• _What is expected_: Repeat the material exactly, leaving nothing out.

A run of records
** begin **
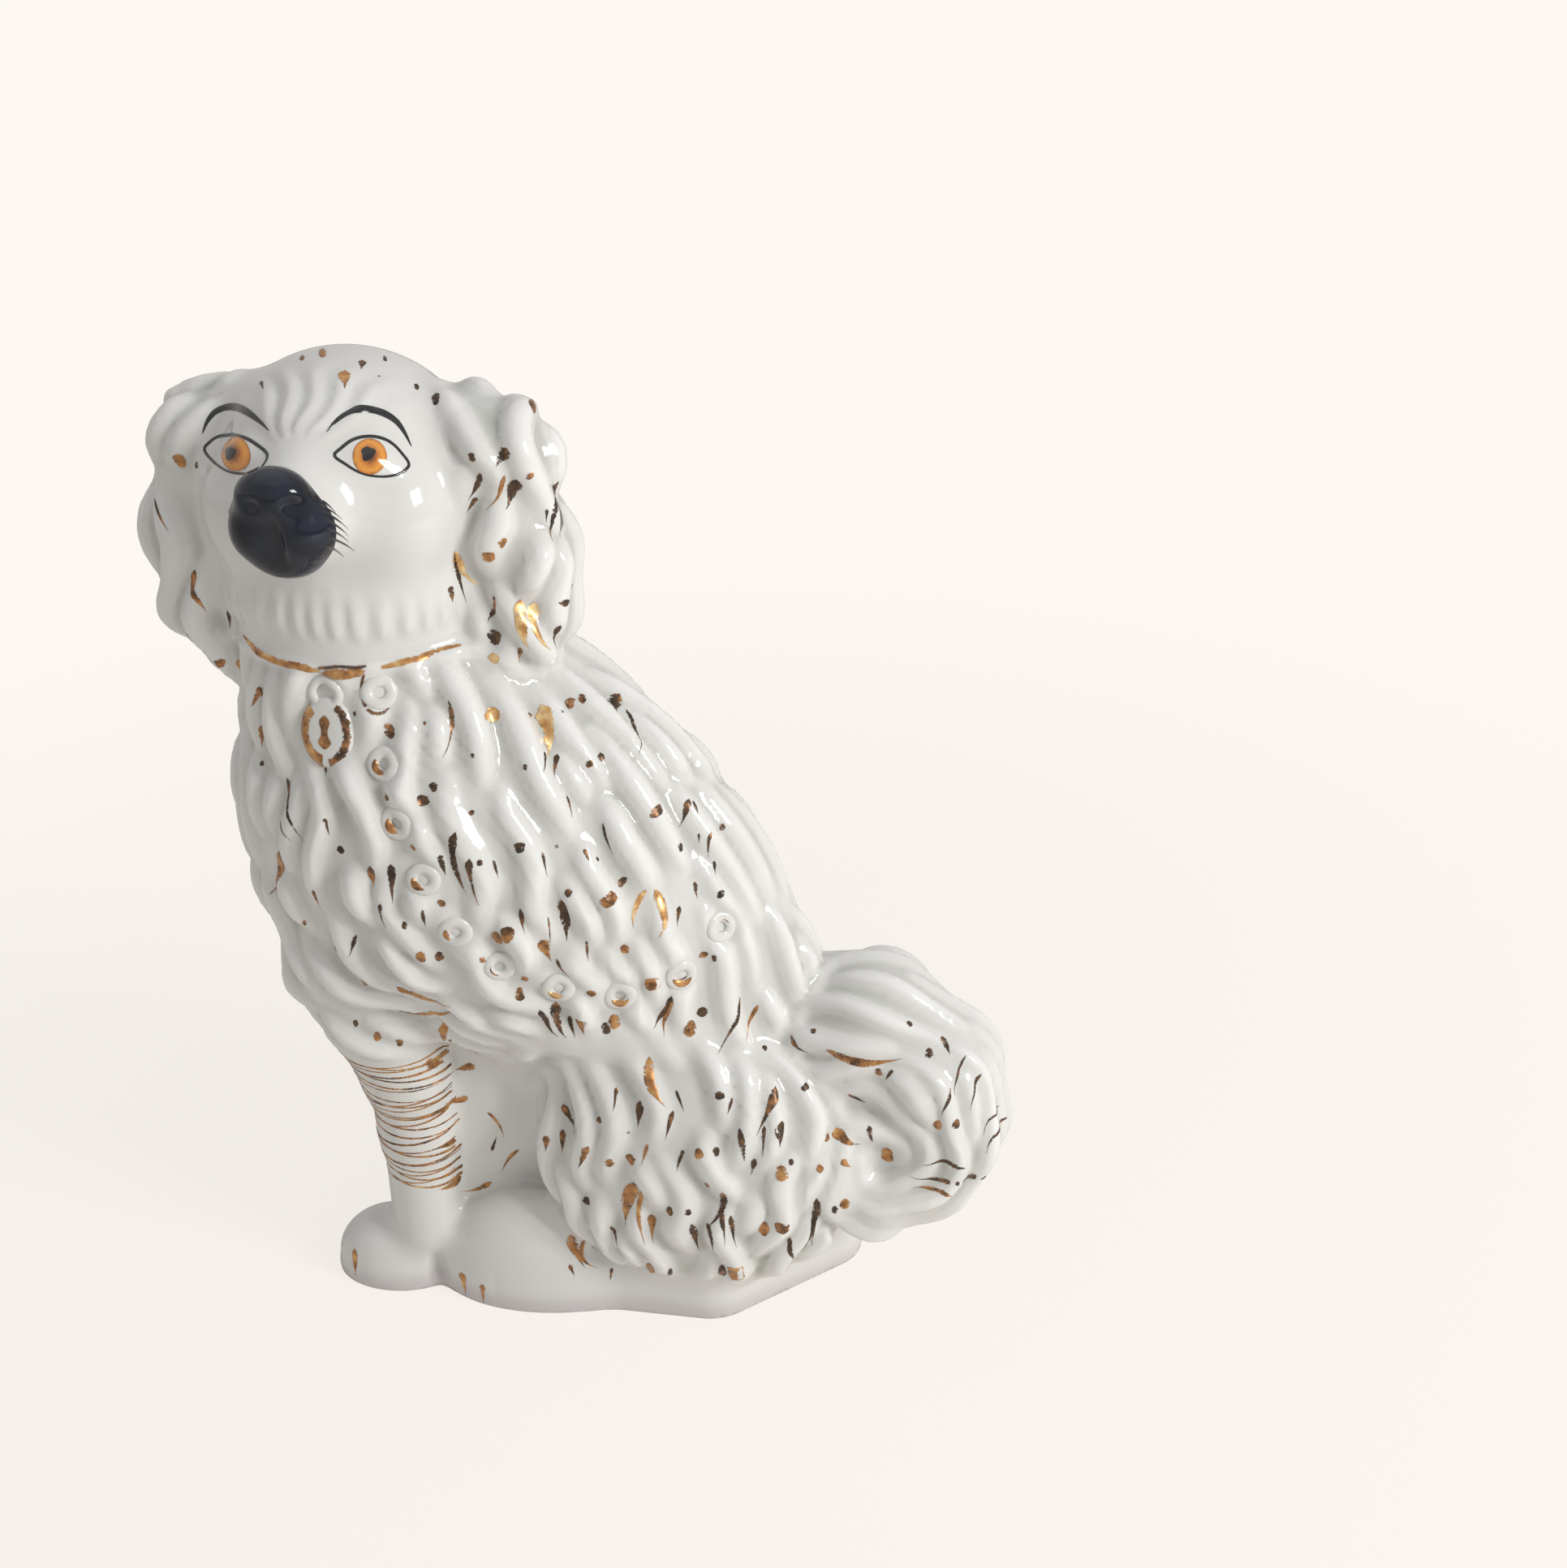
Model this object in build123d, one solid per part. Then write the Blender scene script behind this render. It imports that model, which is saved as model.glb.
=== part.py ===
from build123d import *
from math import cos, pi, sin
import os

# A press-moulded earthenware spaniel, seated, with its head turned to the viewer.
# X runs from the chest (-) to the tail (+), the decorated side faces -Y, and Z is up.
# The origin is on the plinth's underside, between its sides, where the spine's curve comes down.
# All lengths are in millimetres.

# Clay and joints
wall = 5.0                    # thickness of the pressed clay
slip = 0.3                    # layer of liquid clay under every applied piece
ledge = 3.0                   # how far the plinth's top reaches inside the body's wall
roll_radius = 2.6             # clay rolls worked into the joints from inside
roll_gap = 0.8                # between a straight ring or roll and the curved wall it lies on
overrun = 30.0                # how far a cutting shape runs past what it cuts
parting_y = -3.0              # plane where the two halves of the mould met

# Plinth and the slab that closes it
plinth_length = 141.0
plinth_lead = 13.5            # how far its middle is in front of the origin
plinth_depth = 76.0
plinth_height = 20.0
plinth_corner = 9.0
slab_thickness = 6.0
vent_radius = 4.5
vent_x = -4.0

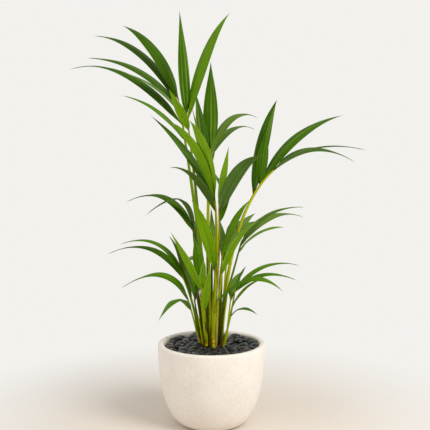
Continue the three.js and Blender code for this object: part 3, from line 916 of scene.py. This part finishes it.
# %% [markdown]
# Each piece is unrolled onto one picture for the export: every leaflet side or stalk is one
# strip, and the strips are stacked in columns with a small gap, so that the patterns stay
# sharp and no two surfaces share a place.

# %% Unrolling the strips
STRIP_GAP, COLUMN_GAP = 0.08, 0.02


def unroll(piece, columns):
    """Lays the numbered strips of a piece side by side on a map of their own."""
    mesh = piece.data
    corners = len(mesh.loops)
    flat = np.zeros(corners * 2)
    mesh.uv_layers["strip"].data.foreach_get("uv", flat)
    flat = flat.reshape(-1, 2)
    starts = np.array([face.loop_start for face in mesh.polygons])
    totals = np.array([face.loop_total for face in mesh.polygons])
    owner = np.repeat(np.arange(len(starts)), totals)
    low = np.minimum.reduceat(flat[:, 1], starts)
    high = np.maximum.reduceat(flat[:, 1], starts)
    wraps = (high - low > 0.5)[owner] & (flat[:, 1] < 0.5)
    flat[wraps, 1] += 1
    mesh.uv_layers["strip"].data.foreach_set("uv", flat.ravel())
    number = np.zeros(len(starts))
    mesh.attributes["number"].data.foreach_get("value", number)
    number = np.unique(np.rint(number), return_inverse=True)[1][owner]
    rows = math.ceil((number.max() + 1) / columns)
    placed = np.empty_like(flat)
    placed[:, 0] = (number // rows + COLUMN_GAP / 2 + flat[:, 0] * (1 - COLUMN_GAP)) / columns
    placed[:, 1] = (number % rows + STRIP_GAP / 2 + flat[:, 1].clip(0, 1) * (1 - STRIP_GAP)) / rows
    mesh.uv_layers.new(name="OFBake").data.foreach_set("uv", placed.ravel())


print("each strip fills", 1 - STRIP_GAP, "of its row")

# %% [markdown]
# Old, dark leaflets and young, fresh ones are two pieces, because the record gives them two
# slots, but both grow from the same recipe. Only the seeds differ: one point for each leaflet,
# which carries its marks. Small accidents are drawn here from one seeded source of chance: how
# far a blade is folded, how its margin ripples, and whether its tip has dried.

# %% Growing the leaflets
KINDS = {
    "leaflets_dark": ("dark_leaf", ["frond_tall_left", "frond_dark_back", "frond_centre_right",
                                    "frond_tall_right", "frond_right_mid", "frond_right_low",
                                    "frond_back_tall", "frond_back_low"]),
    "leaflets_fresh": ("fresh_leaf", ["frond_young_upright", "frond_centre", "frond_left_upper",
                                      "frond_centre_leaf", "frond_left_mid", "frond_left_low",
                                      "frond_front", "frond_right_inner", "frond_front_low",
                                      "frond_back_left", "frond_back_right", "frond_side_low"]),
}
BLADE_MARKS = ("foot", "reach", "arch", "knee", "half_width", "turn", "twist", "fold", "ripple",
               "phase", "tint", "dry_from")
KNEE = 0.4
RIPPLE = 0.05
DRY_SHARE, DRY_FROM, NEVER = 0.4, 0.972, 2


def blade_seed(name, rows):
    """One point for each blade, with the marks that the recipe reads."""
    marks = dict(zip(BLADE_MARKS, zip(*rows)))
    return seed_mesh(name, marks["foot"], [], {**marks, "number": range(len(rows))})


def leaflet_rows(fronds, tints, chance):
    """The marks of every leaflet. The little accidents of growth are drawn here."""
    rows = []
    for frond in fronds:
        rib = rib_controls(*FRONDS[frond][:5])
        for place, right, back, up, arch, width, turn, tint, twist, *knee in FRONDS[frond][-1]:
            rows.append((
                bezier(rib, place), Vector((right, back, up)) * CM, arch * CM, (knee or [KNEE])[0],
                width * CM / 2, turn, twist, chance.uniform(0.6, 1.4),
                RIPPLE * chance.uniform(0.3, 1), chance.uniform(0, 2 * math.pi),
                tints.index(tint), DRY_FROM if chance.random() < DRY_SHARE else NEVER))
    return rows


leaf_chance = random.Random(21)
for name, (slot, fronds) in KINDS.items():
    tints = sorted({leaflet[7] for frond in fronds for leaflet in FRONDS[frond][-1]})
    recipe = blade_recipe(name + "_recipe", [SKINS[tint] for tint in tints], DRY_TIP)
    seed = blade_seed(name + "_feet", leaflet_rows(fronds, tints, leaf_chance))
    piece = grow(name, seed, recipe, BLADE, sharp=40)
    unroll(piece, 4)
    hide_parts(*fronds)
    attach(piece, "root")

# %% [markdown]
# ## Stalks and canes
# A frond's stalk is grooved on its upper side and thins towards the tip of the rib. Its foot is a
# sheath that wraps the cane: a palm's cane is little more than these nested sheaths. So each
# stalk starts on the cane's own middle line, as wide as the cane, and slides out to its seat.
# One recipe makes both: it sweeps a ring with a groove and faint ridges along a line, as thick
# as the line's own marks say. A bevelled curve would do for a plain rod, but not for the groove.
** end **
• _Answer to this problem_:
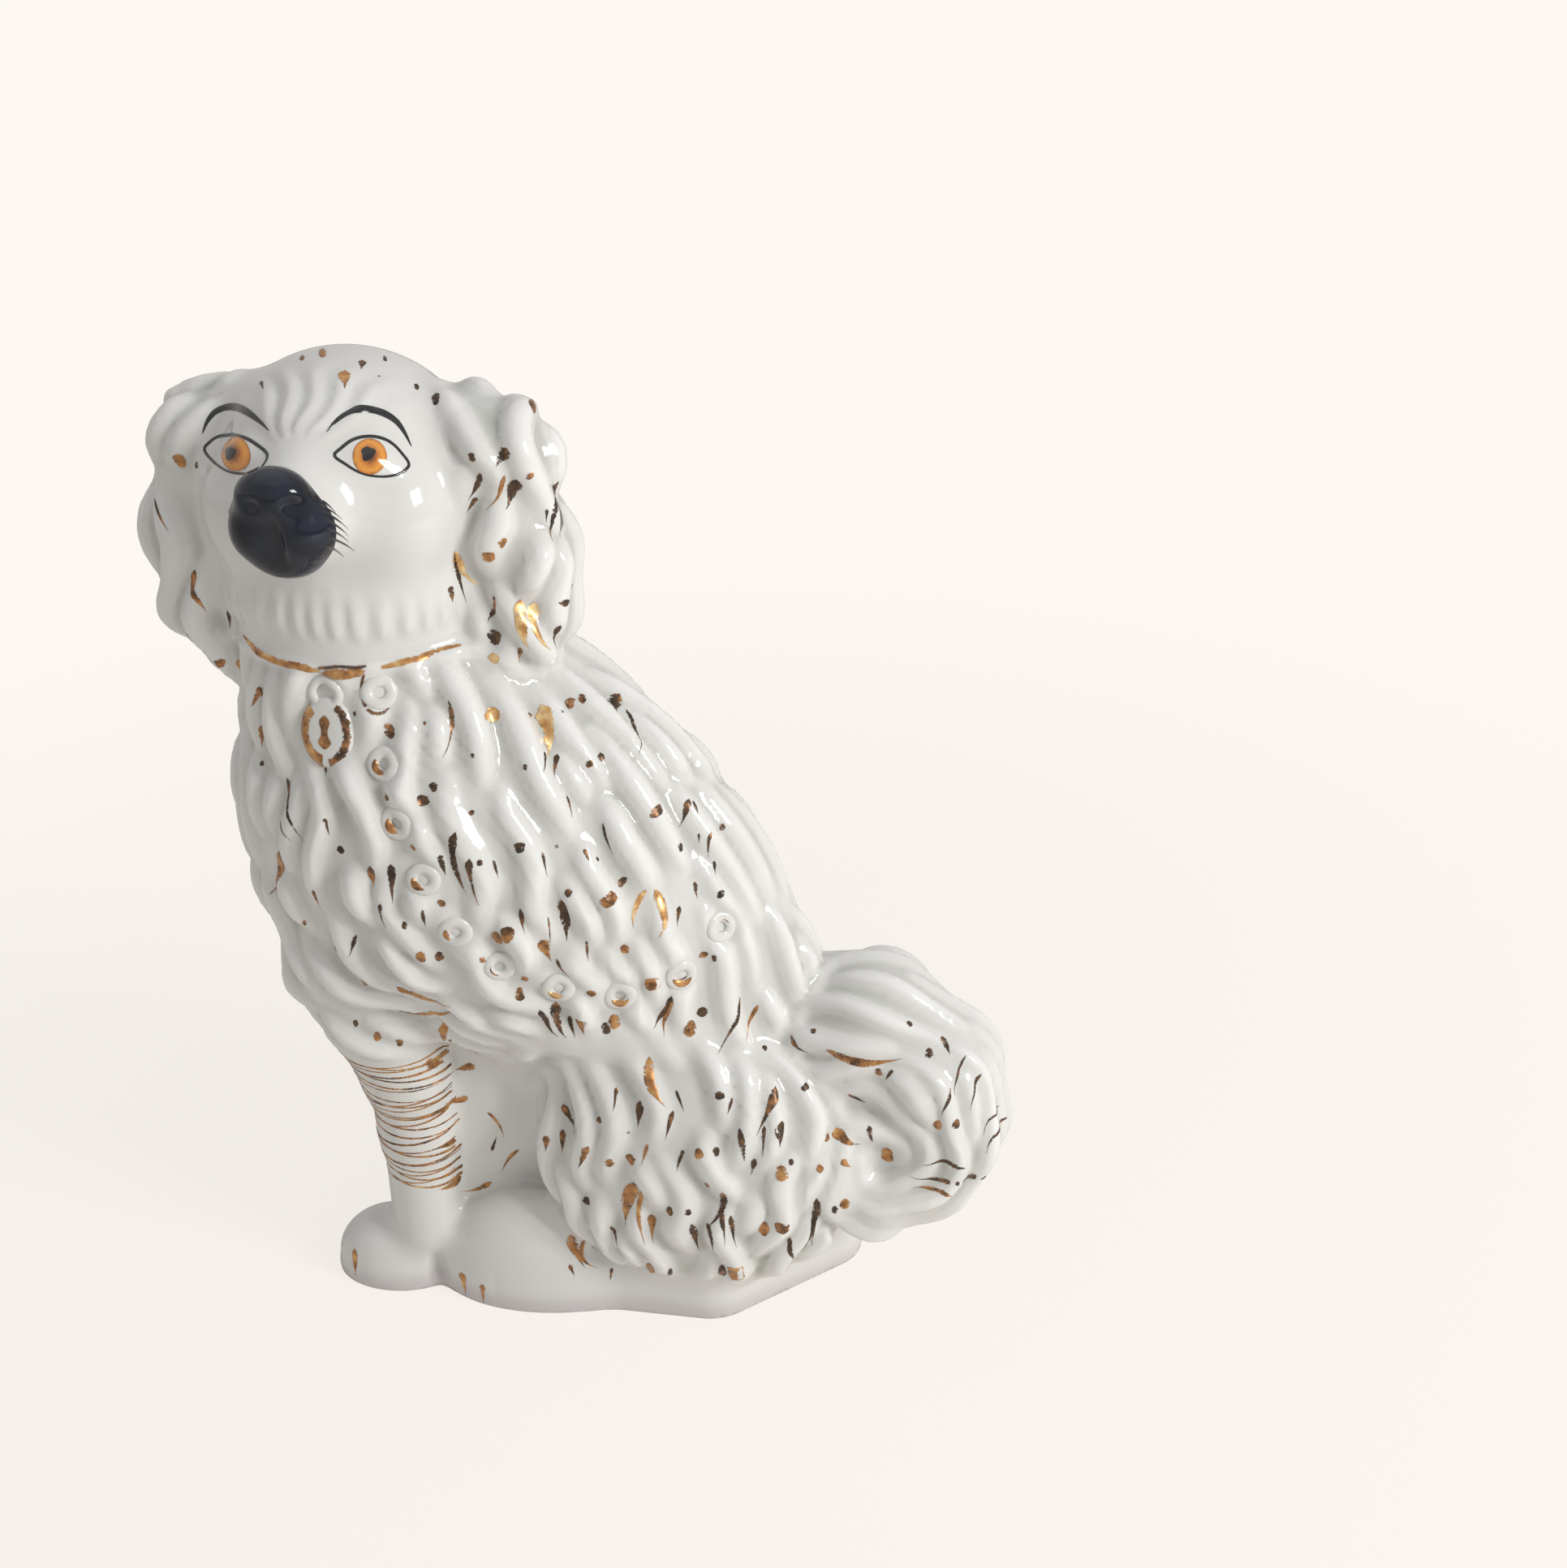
Model this object in build123d, one solid per part. Then write the Blender scene script behind this render. It imports that model, which is saved as model.glb.
=== part.py ===
from build123d import *
from math import cos, pi, sin
import os

# A press-moulded earthenware spaniel, seated, with its head turned to the viewer.
# X runs from the chest (-) to the tail (+), the decorated side faces -Y, and Z is up.
# The origin is on the plinth's underside, between its sides, where the spine's curve comes down.
# All lengths are in millimetres.

# Clay and joints
wall = 5.0                    # thickness of the pressed clay
slip = 0.3                    # layer of liquid clay under every applied piece
ledge = 3.0                   # how far the plinth's top reaches inside the body's wall
roll_radius = 2.6             # clay rolls worked into the joints from inside
roll_gap = 0.8                # between a straight ring or roll and the curved wall it lies on
overrun = 30.0                # how far a cutting shape runs past what it cuts
parting_y = -3.0              # plane where the two halves of the mould met

# Plinth and the slab that closes it
plinth_length = 141.0
plinth_lead = 13.5            # how far its middle is in front of the origin
plinth_depth = 76.0
plinth_height = 20.0
plinth_corner = 9.0
slab_thickness = 6.0
vent_radius = 4.5
vent_x = -4.0

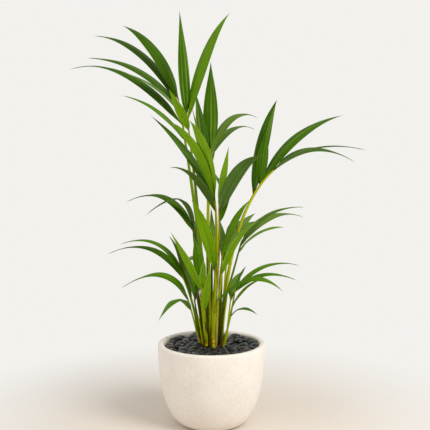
Continue the three.js and Blender code for this object: part 3, from line 916 of scene.py. This part finishes it.
# %% [markdown]
# Each piece is unrolled onto one picture for the export: every leaflet side or stalk is one
# strip, and the strips are stacked in columns with a small gap, so that the patterns stay
# sharp and no two surfaces share a place.

# %% Unrolling the strips
STRIP_GAP, COLUMN_GAP = 0.08, 0.02


def unroll(piece, columns):
    """Lays the numbered strips of a piece side by side on a map of their own."""
    mesh = piece.data
    corners = len(mesh.loops)
    flat = np.zeros(corners * 2)
    mesh.uv_layers["strip"].data.foreach_get("uv", flat)
    flat = flat.reshape(-1, 2)
    starts = np.array([face.loop_start for face in mesh.polygons])
    totals = np.array([face.loop_total for face in mesh.polygons])
    owner = np.repeat(np.arange(len(starts)), totals)
    low = np.minimum.reduceat(flat[:, 1], starts)
    high = np.maximum.reduceat(flat[:, 1], starts)
    wraps = (high - low > 0.5)[owner] & (flat[:, 1] < 0.5)
    flat[wraps, 1] += 1
    mesh.uv_layers["strip"].data.foreach_set("uv", flat.ravel())
    number = np.zeros(len(starts))
    mesh.attributes["number"].data.foreach_get("value", number)
    number = np.unique(np.rint(number), return_inverse=True)[1][owner]
    rows = math.ceil((number.max() + 1) / columns)
    placed = np.empty_like(flat)
    placed[:, 0] = (number // rows + COLUMN_GAP / 2 + flat[:, 0] * (1 - COLUMN_GAP)) / columns
    placed[:, 1] = (number % rows + STRIP_GAP / 2 + flat[:, 1].clip(0, 1) * (1 - STRIP_GAP)) / rows
    mesh.uv_layers.new(name="OFBake").data.foreach_set("uv", placed.ravel())


print("each strip fills", 1 - STRIP_GAP, "of its row")

# %% [markdown]
# Old, dark leaflets and young, fresh ones are two pieces, because the record gives them two
# slots, but both grow from the same recipe. Only the seeds differ: one point for each leaflet,
# which carries its marks. Small accidents are drawn here from one seeded source of chance: how
# far a blade is folded, how its margin ripples, and whether its tip has dried.

# %% Growing the leaflets
KINDS = {
    "leaflets_dark": ("dark_leaf", ["frond_tall_left", "frond_dark_back", "frond_centre_right",
                                    "frond_tall_right", "frond_right_mid", "frond_right_low",
                                    "frond_back_tall", "frond_back_low"]),
    "leaflets_fresh": ("fresh_leaf", ["frond_young_upright", "frond_centre", "frond_left_upper",
                                      "frond_centre_leaf", "frond_left_mid", "frond_left_low",
                                      "frond_front", "frond_right_inner", "frond_front_low",
                                      "frond_back_left", "frond_back_right", "frond_side_low"]),
}
BLADE_MARKS = ("foot", "reach", "arch", "knee", "half_width", "turn", "twist", "fold", "ripple",
               "phase", "tint", "dry_from")
KNEE = 0.4
RIPPLE = 0.05
DRY_SHARE, DRY_FROM, NEVER = 0.4, 0.972, 2


def blade_seed(name, rows):
    """One point for each blade, with the marks that the recipe reads."""
    marks = dict(zip(BLADE_MARKS, zip(*rows)))
    return seed_mesh(name, marks["foot"], [], {**marks, "number": range(len(rows))})


def leaflet_rows(fronds, tints, chance):
    """The marks of every leaflet. The little accidents of growth are drawn here."""
    rows = []
    for frond in fronds:
        rib = rib_controls(*FRONDS[frond][:5])
        for place, right, back, up, arch, width, turn, tint, twist, *knee in FRONDS[frond][-1]:
            rows.append((
                bezier(rib, place), Vector((right, back, up)) * CM, arch * CM, (knee or [KNEE])[0],
                width * CM / 2, turn, twist, chance.uniform(0.6, 1.4),
                RIPPLE * chance.uniform(0.3, 1), chance.uniform(0, 2 * math.pi),
                tints.index(tint), DRY_FROM if chance.random() < DRY_SHARE else NEVER))
    return rows


leaf_chance = random.Random(21)
for name, (slot, fronds) in KINDS.items():
    tints = sorted({leaflet[7] for frond in fronds for leaflet in FRONDS[frond][-1]})
    recipe = blade_recipe(name + "_recipe", [SKINS[tint] for tint in tints], DRY_TIP)
    seed = blade_seed(name + "_feet", leaflet_rows(fronds, tints, leaf_chance))
    piece = grow(name, seed, recipe, BLADE, sharp=40)
    unroll(piece, 4)
    hide_parts(*fronds)
    attach(piece, "root")

# %% [markdown]
# ## Stalks and canes
# A frond's stalk is grooved on its upper side and thins towards the tip of the rib. Its foot is a
# sheath that wraps the cane: a palm's cane is little more than these nested sheaths. So each
# stalk starts on the cane's own middle line, as wide as the cane, and slides out to its seat.
# One recipe makes both: it sweeps a ring with a groove and faint ridges along a line, as thick
# as the line's own marks say. A bevelled curve would do for a plain rod, but not for the groove.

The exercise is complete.